Palm Sunday, Holy Week and the love of knitting

I don't have any pictures from
this weekend at our
near-to-us church,
but it was beautiful, vast,
Palm branches green and outstretched like fans,
beautiful pussy willows with
warm grey fur
clergy in green
so profound:
realizing the link between Palm Sunday and Pentecost:
the coming of Christ
the coming of the Holy Spirit.
*
I've been tired.
Mr. Husband went to church Friday night and Saturday morning.
I stayed home,
mainly ensconced in bed with blankets,
sleeping, or knitting, with water bottle
near by and many books.
*
On Friday lunch I was falling asleep at the dinner table
while Mr. Husband was eating and talking to me;
it's been a tiring time.
*
But I managed to get an email out
and blog posts asking for prayer.
I know I am being prayed for.
*
I've been able to sleep through the night
for the last couple nights.
I made it to Saturday vespers,
Sunday liturgy and the
first of the Bridegroom matins.
*
That may sound like I am over doing it
but in truth when I was at church
I was sitting
and when at home often napping.
*
A few days before all this,
when I had insomnia
I re-found my first knitting project from my class:


I had way too many stitches and it ended up
being a nice looking mini-blanket.
But I had no way to know how to fix the top of it. 

So I frogged it all back.

But took some pictures first ~ 

~ before it became a very large ball of yarn.

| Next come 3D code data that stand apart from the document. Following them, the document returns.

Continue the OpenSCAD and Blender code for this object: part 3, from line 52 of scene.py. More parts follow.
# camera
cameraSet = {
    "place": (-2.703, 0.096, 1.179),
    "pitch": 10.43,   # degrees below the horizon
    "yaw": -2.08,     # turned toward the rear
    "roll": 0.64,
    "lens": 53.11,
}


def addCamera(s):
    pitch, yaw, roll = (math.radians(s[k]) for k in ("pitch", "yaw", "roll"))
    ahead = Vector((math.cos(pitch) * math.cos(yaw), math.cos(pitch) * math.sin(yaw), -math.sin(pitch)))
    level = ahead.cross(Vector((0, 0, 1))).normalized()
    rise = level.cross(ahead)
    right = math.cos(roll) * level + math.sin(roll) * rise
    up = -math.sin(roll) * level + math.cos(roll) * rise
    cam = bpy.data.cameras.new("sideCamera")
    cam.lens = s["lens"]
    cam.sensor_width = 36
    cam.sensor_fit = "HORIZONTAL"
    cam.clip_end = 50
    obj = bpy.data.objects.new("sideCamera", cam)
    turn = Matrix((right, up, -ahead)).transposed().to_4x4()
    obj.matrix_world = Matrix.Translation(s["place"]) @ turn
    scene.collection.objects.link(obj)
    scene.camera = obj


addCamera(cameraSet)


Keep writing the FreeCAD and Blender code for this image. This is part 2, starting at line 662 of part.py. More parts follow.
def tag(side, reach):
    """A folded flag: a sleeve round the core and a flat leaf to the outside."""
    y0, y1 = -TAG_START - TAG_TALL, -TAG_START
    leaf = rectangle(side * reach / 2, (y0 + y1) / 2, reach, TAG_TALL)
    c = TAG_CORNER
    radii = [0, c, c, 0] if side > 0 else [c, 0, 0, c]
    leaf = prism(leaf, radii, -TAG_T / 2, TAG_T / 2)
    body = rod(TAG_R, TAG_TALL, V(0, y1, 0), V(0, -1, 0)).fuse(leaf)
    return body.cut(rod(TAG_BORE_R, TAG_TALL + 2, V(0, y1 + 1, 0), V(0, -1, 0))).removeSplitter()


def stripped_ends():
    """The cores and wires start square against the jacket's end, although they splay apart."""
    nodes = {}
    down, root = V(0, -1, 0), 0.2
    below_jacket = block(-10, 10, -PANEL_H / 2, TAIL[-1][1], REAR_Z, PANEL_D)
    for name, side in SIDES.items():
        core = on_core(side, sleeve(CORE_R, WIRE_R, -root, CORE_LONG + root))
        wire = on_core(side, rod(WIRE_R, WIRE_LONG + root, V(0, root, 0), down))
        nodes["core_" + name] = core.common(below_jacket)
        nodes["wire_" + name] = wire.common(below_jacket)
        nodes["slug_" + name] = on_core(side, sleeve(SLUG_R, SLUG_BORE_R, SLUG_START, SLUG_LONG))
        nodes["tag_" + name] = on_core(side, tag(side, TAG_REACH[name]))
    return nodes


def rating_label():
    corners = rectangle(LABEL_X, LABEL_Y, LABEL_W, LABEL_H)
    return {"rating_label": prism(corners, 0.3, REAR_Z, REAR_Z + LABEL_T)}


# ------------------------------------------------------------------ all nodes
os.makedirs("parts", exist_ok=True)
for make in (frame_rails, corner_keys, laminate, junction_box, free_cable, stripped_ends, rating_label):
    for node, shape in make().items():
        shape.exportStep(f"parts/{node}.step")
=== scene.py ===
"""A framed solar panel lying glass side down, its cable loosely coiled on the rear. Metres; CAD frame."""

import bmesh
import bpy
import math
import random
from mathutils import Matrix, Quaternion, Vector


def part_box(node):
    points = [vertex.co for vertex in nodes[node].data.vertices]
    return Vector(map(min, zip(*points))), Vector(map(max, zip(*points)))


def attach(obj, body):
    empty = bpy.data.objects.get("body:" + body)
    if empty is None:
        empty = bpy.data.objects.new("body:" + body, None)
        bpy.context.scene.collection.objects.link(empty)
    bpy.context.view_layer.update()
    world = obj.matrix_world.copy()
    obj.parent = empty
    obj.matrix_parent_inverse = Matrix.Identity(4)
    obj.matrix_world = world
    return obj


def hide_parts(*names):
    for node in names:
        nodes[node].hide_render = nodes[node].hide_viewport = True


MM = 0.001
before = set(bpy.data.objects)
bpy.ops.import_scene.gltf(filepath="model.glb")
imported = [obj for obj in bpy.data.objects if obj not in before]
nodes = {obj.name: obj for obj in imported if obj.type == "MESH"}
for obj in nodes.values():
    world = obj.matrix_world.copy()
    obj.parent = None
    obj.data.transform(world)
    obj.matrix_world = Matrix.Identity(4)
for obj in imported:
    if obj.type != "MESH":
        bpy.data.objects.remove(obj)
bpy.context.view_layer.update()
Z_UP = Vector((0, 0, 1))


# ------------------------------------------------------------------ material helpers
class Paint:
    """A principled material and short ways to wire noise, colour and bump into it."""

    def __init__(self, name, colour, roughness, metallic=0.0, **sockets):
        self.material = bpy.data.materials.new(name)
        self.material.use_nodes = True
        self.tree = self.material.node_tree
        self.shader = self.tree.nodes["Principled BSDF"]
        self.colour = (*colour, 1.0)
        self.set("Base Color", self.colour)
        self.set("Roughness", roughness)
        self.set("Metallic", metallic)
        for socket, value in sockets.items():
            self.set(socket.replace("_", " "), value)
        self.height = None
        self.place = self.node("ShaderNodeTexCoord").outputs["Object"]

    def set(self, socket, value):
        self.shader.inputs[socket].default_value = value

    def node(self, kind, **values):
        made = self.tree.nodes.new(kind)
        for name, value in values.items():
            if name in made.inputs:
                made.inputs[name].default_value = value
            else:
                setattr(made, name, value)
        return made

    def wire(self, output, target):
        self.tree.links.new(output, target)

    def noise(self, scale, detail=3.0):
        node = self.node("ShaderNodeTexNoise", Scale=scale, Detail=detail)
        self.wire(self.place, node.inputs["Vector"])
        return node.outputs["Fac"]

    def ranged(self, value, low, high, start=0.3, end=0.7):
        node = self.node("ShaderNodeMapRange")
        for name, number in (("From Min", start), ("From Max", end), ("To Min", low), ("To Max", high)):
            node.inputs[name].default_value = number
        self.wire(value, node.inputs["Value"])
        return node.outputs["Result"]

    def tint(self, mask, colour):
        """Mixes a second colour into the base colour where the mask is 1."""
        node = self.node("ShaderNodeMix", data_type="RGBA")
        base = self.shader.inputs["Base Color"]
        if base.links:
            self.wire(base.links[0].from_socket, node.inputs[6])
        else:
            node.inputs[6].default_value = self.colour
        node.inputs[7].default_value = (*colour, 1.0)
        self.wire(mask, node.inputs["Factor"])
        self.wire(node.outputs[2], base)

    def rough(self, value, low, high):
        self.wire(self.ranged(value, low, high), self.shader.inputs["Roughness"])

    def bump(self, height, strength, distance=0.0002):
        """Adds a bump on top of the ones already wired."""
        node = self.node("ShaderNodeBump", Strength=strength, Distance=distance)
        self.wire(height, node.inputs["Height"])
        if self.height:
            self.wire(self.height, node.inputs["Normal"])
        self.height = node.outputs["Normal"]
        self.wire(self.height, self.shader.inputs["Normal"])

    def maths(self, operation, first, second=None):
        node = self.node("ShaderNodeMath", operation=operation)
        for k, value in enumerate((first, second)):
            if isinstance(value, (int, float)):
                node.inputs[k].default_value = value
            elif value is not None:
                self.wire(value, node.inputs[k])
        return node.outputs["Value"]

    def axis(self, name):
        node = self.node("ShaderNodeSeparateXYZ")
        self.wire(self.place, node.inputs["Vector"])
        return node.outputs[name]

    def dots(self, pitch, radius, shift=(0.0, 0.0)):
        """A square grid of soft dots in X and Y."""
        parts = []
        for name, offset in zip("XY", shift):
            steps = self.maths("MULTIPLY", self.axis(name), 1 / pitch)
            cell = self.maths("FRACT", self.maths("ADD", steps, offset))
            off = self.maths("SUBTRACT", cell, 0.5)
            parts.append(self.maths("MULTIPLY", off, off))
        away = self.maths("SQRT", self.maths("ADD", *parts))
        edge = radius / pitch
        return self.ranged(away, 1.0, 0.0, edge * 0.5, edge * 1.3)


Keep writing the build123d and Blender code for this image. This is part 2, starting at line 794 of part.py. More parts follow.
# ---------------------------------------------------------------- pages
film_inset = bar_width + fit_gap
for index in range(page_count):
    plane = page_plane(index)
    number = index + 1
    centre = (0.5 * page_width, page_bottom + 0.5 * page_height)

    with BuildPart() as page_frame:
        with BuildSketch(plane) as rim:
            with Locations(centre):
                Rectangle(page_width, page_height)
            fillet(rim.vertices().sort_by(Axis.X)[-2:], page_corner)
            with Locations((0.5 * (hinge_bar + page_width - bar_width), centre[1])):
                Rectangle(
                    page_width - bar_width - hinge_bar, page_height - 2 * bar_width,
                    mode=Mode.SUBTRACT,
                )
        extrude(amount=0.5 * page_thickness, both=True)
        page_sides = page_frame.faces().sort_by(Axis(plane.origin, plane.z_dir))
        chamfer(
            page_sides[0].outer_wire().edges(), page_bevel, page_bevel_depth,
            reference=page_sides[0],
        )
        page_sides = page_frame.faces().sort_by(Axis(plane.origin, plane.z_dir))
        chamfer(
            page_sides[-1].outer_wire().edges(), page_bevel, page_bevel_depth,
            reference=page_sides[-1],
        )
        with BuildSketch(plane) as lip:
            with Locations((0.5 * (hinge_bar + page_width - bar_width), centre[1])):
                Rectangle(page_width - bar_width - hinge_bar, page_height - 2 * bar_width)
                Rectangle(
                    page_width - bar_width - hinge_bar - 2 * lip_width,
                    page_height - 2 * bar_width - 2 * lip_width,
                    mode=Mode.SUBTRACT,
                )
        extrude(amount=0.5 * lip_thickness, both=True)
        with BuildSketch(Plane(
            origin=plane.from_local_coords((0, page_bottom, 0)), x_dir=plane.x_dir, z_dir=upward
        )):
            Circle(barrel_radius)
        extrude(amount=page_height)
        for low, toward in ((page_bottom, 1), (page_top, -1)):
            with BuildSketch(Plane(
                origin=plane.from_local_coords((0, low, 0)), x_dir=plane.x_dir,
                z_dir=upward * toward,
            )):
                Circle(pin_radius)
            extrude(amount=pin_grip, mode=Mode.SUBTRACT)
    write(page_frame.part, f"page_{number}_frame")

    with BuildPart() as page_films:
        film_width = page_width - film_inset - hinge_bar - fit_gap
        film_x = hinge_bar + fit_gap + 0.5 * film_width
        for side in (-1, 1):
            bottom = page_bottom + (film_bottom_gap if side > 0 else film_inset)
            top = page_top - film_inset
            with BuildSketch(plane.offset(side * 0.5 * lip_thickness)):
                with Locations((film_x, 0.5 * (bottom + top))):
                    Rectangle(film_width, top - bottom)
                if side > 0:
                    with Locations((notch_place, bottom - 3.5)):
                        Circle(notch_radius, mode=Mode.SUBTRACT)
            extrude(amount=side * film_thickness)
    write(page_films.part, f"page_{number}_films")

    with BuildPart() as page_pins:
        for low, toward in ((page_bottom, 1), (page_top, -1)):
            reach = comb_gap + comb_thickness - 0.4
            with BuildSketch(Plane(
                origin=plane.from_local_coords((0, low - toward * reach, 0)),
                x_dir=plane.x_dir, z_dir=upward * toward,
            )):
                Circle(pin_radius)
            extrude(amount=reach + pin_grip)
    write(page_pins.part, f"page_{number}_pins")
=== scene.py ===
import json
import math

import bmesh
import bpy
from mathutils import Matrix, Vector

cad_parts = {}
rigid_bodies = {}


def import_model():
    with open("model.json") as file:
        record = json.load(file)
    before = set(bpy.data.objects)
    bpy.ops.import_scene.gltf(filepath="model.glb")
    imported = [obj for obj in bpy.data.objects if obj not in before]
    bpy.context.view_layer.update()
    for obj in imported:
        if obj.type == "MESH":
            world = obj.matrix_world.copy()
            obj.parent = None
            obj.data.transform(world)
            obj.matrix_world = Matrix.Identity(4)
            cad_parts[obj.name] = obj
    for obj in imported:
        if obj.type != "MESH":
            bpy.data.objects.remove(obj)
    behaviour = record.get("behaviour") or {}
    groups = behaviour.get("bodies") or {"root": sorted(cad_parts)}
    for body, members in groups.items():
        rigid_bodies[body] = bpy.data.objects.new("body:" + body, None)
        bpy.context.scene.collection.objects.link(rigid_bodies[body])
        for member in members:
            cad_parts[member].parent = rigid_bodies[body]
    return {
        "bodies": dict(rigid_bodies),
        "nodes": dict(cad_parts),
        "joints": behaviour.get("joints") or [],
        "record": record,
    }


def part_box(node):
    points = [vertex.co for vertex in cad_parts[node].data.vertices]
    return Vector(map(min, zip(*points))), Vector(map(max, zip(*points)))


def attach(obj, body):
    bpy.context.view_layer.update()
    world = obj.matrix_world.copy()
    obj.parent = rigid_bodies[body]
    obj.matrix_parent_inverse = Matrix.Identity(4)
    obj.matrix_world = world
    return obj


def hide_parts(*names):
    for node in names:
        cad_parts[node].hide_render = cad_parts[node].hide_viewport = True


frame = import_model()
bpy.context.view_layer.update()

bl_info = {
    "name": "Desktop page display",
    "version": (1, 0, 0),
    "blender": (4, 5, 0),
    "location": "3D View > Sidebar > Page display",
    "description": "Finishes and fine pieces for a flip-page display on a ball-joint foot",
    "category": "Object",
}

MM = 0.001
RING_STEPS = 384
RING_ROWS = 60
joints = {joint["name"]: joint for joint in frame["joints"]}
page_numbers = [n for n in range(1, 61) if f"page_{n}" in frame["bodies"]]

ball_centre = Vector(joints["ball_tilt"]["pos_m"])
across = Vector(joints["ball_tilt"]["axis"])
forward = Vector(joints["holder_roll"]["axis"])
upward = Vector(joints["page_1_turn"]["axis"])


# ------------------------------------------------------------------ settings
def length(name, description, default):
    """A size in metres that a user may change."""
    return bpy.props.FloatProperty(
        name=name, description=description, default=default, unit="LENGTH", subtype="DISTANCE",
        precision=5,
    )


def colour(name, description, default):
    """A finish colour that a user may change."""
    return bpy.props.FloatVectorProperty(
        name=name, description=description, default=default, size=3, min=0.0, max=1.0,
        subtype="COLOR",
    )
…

I remember now that it was this that
I was knitting at the conference
in February,
when the med clinic doctor told me I could go to it
and I sat, listened, and knitted.
I went back to the second class
with the teacher surprised that I had knitted
through the whole skein.
What can I say?
I told them I was at a conference and had lots of time.
I think my teacher would be surprised to learn
of all the things I have knitted since then.
I hope one day to be well enough to go back
and tell her!
*
Meanwhile,
to assure you of how I am being cared for...
Mr. Husband made fish for us yesterday for lunch
on Palm Sunday
and I was napping the whole time.

The fish is underneath...
Mr. Husband is nothing if not efficient. :)
He has been a wonderful husband to me
through all of this.
*
Just last night I was looking up my order
for more baby wool so I can finish up the
baby blanket
and this morning when I awoke
there was a small box
Mr. Husband had put on my chair!
It had come late last night or early
this morning!

The needed wool
and the clearance knitting needles:
a set of 7 circular needles:
 10.5, 11, 13, 15, 17, 19, and 35.

I've had fun looking at them,
comparing them to others I have
and thinking of all the things
I can experiment with. 

And I am so happy to know I can keep
knitting the baby blanket.
 
Who knew a year ago that I would be
collecting knitting needles,
yarn and dreaming of things to make?
*
And this weekend I started darning up old slippers of mine
that my Oma made over many years
and I always kept them,
even if the bottoms were very much done in.
It is surprisingly easy to fix them
now that I have yarn and the right
Large-Eye Blunt Needles...
*
I was aware of a deep contentment/happiness 
at being able to just sit and knit.
It reminded me of the love of solitude and 
of clean kitchen counters
I wrote about years before I was blogging
and wrote small poems...
*
And the beauty of the church this weekend;
I felt like I could of been in an Elizabeth Goudge book.
*
So while the exhaustion has been
at times quite high,
God is blessing me in the midst of it.
*
It's really a blessing to have a quiet life,
there are so many tragedies on a global scale
at all times,
that we know about more and more
with the Internet and
the like.
*
It is no wonder that I am drawn to reading
blogs of women who go to church, raise children,
knit and seek to make a safe haven for
their children to grow up in,
all the while chronicling the struggles of
everyday life of raising a family and
seeking to love God.
*
Well,
we do hope I can get better again and soon
but I am seeing at the same time,
anew ~ again ~ as if for the first time
how we are to rejoice in all things
and trust in God's mercy,
all the while asking for God's mercy on us.